Ambitieux et complexes à mettre en œuvre, ces chantiers ont déjà été entrepris au sein d’autres professions du conseil. Si la relative homogénéité desworkflows des médecins (chaque médecin soigne la grippe à peu près de la même manière) facilite structurellement les transmissions, les conseillers ont tout intérêt à s’inspirer des pratiques de transmission des cabinets d’avocats. Ces derniers travaillent en effet leur transmission très en amont, de façon à faciliter la passation de leurs dossiers et de leurs clients sans craintes de déperdition commerciale de la part des repreneurs. Ces usages sont autant de bonnes pratiques desquelles les conseillers peuvent s’inspirer.

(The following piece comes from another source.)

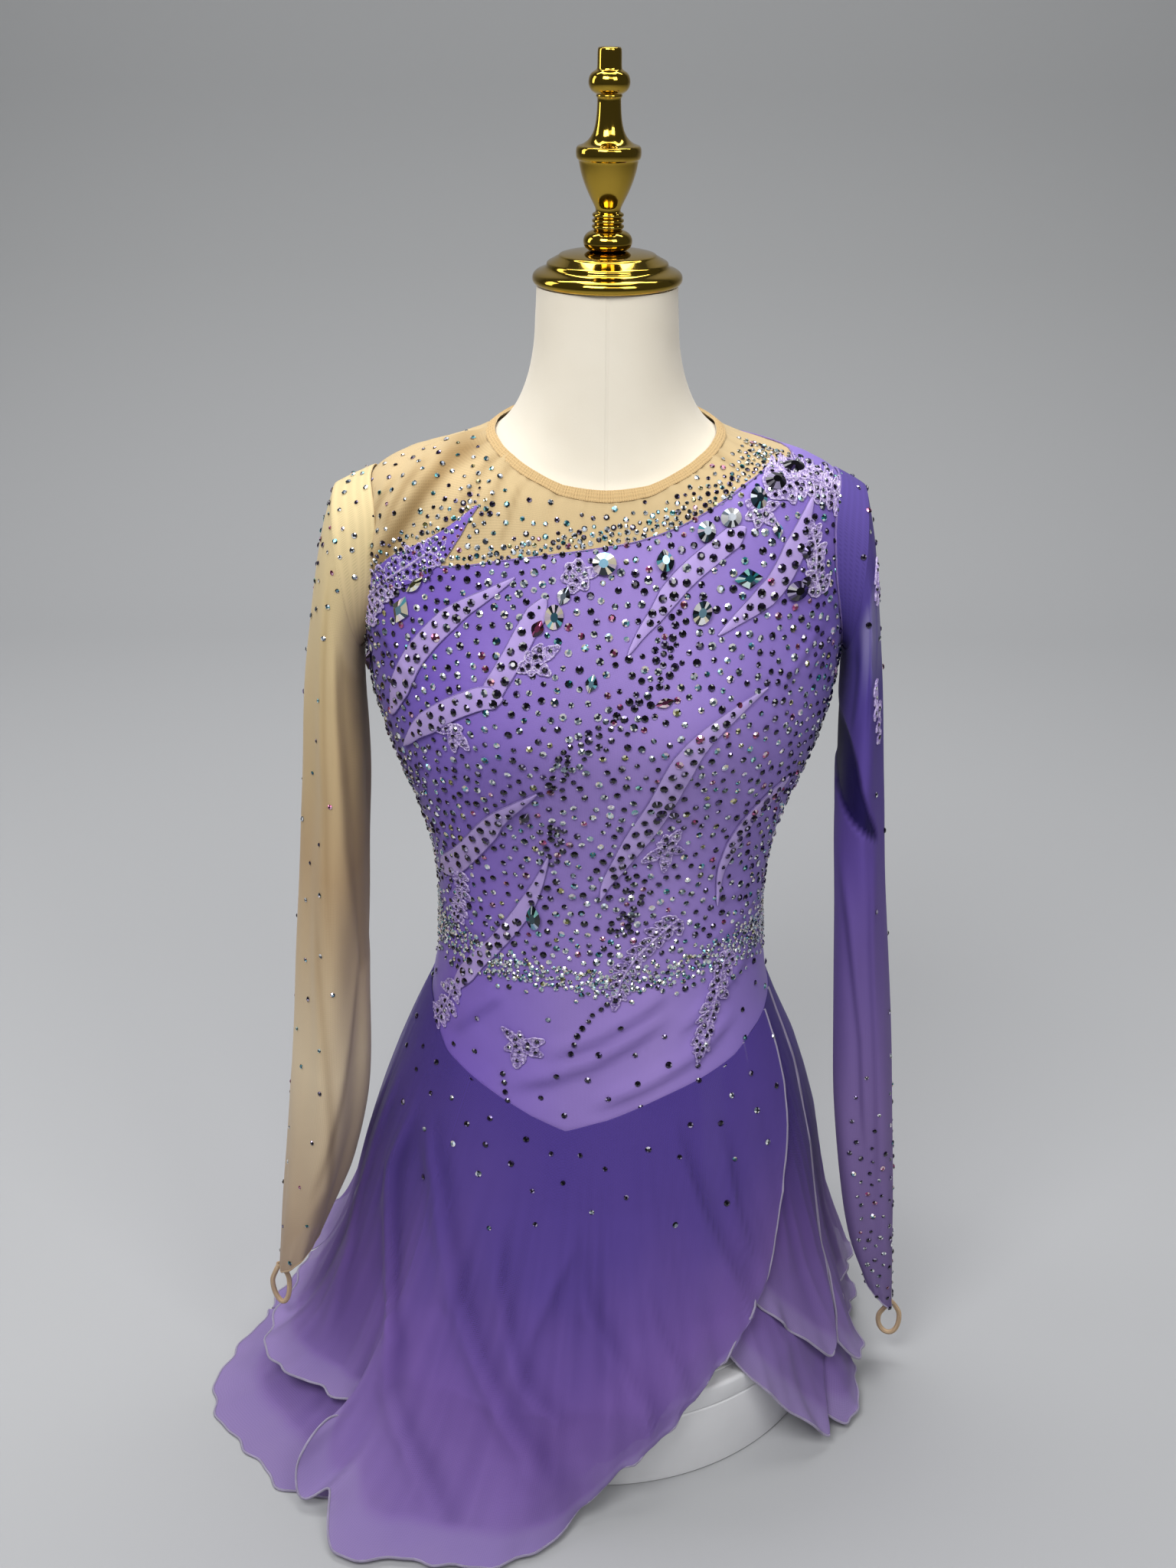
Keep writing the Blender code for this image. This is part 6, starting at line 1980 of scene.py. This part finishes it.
# Stage: pale table that runs up into a grey wall, and soft studio light

stageLook = {"half": 5.0, "front": -5.0, "bend": 1.55, "curve": 0.75, "wall": 3.2, "steps": 16}


def buildStage(look):
    profile = [(look["front"], 0.0), (look["bend"], 0.0)]
    for k in range(1, look["steps"] + 1):
        a = math.pi/2*k/look["steps"]
        profile.append((look["bend"] + look["curve"]*math.sin(a), look["curve"]*(1 - math.cos(a))))
    profile.append((look["bend"] + look["curve"], look["wall"]))
    points = [(side*look["half"], y, z) for y, z in profile for side in (-1, 1)]
    faces = [(2*k, 2*k + 1, 2*k + 3, 2*k + 2) for k in range(len(profile) - 1)]
    material, tree, shader = newMaterial("stagePaper")
    split = addNode(tree, "SeparateXYZ", links={"Vector": objectPlace(tree)})
    height = addNode(tree, "MapRange", {"From Max": 0.9}, {"Value": split.outputs["Z"]})
    colour = colourRamp(tree, height.outputs["Result"], ((0.0, "ABACAE"), (0.5, "9E9FA0"), (1.0, "98999A")))
    tree.links.new(colour, shader.inputs["Base Color"])
    setInputs(shader, {"Roughness": 0.9})
    floor = meshPiece("stagePaper", points, faces, material)
    smooth(floor, 60)


softBoxes = (
    # place, what it faces, width, height, power
    ((-0.55, -1.25, 2.05), (0, 0, 0.45), 0.9, 0.7, 26),
    ((0.85, -1.20, 1.80), (0, 0, 0.45), 0.6, 0.7, 10),
    ((0.0, 0.35, 2.3), (0, 0, 0.35), 1.1, 0.9, 15),
    ((-1.7, 0.3, 1.3), (0, 0, 0.5), 0.5, 1.2, 7),
    ((0.0, 0.9, 2.9), (0, 2.3, 0.5), 3.4, 0.6, 46),
    ((0.0, -2.6, 2.9), (0, -1.6, 0.0), 3.0, 1.0, 24),
)


def addLights(boxes):
    for i, (place, target, width, height, power) in enumerate(boxes):
        data = bpy.data.lights.new("softBox%d" % i, "AREA")
        data.shape = "RECTANGLE"
        data.size, data.size_y, data.energy = width, height, power
        light = bpy.data.objects.new(data.name, data)
        light.location = place
        light.rotation_euler = (Vector(target) - Vector(place)).to_track_quat("-Z", "Y").to_euler()
        light.visible_camera = False
        bpy.context.scene.collection.objects.link(light)
    world = bpy.data.worlds.new("studio")
    world.use_nodes = True
    setInputs(world.node_tree.nodes["Background"], {"Color": linear("B8BABC"), "Strength": 0.16})
    bpy.context.scene.world = world


buildStage(stageLook)
addLights(softBoxes)
bpy.context.scene.view_settings.view_transform = "Standard"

Il en va de leur intérêt. Stratégique pour l’ensemble des acteurs, l’enjeu de la transmission participe en effet en retour à l’affirmation de la profession et à sa pérennité dans le paysage économique du pays. Pas moins.

MyFlow , Mai 2012

Notes

[1] Lancé en septembre 2010, myflow.fr est une plateforme en ligne d’aide à l’allocation d’actifs. Cet outil vise à fédérer la profession en permettant au conseiller indépendant de construire des portefeuilles en adéquation avec les objectifs de placement de chaque client. Myflow.fr cherche à mettre à la disposition des conseillers indépendants des outils jusqu’alors réservés aux seuls investisseurs institutionnels.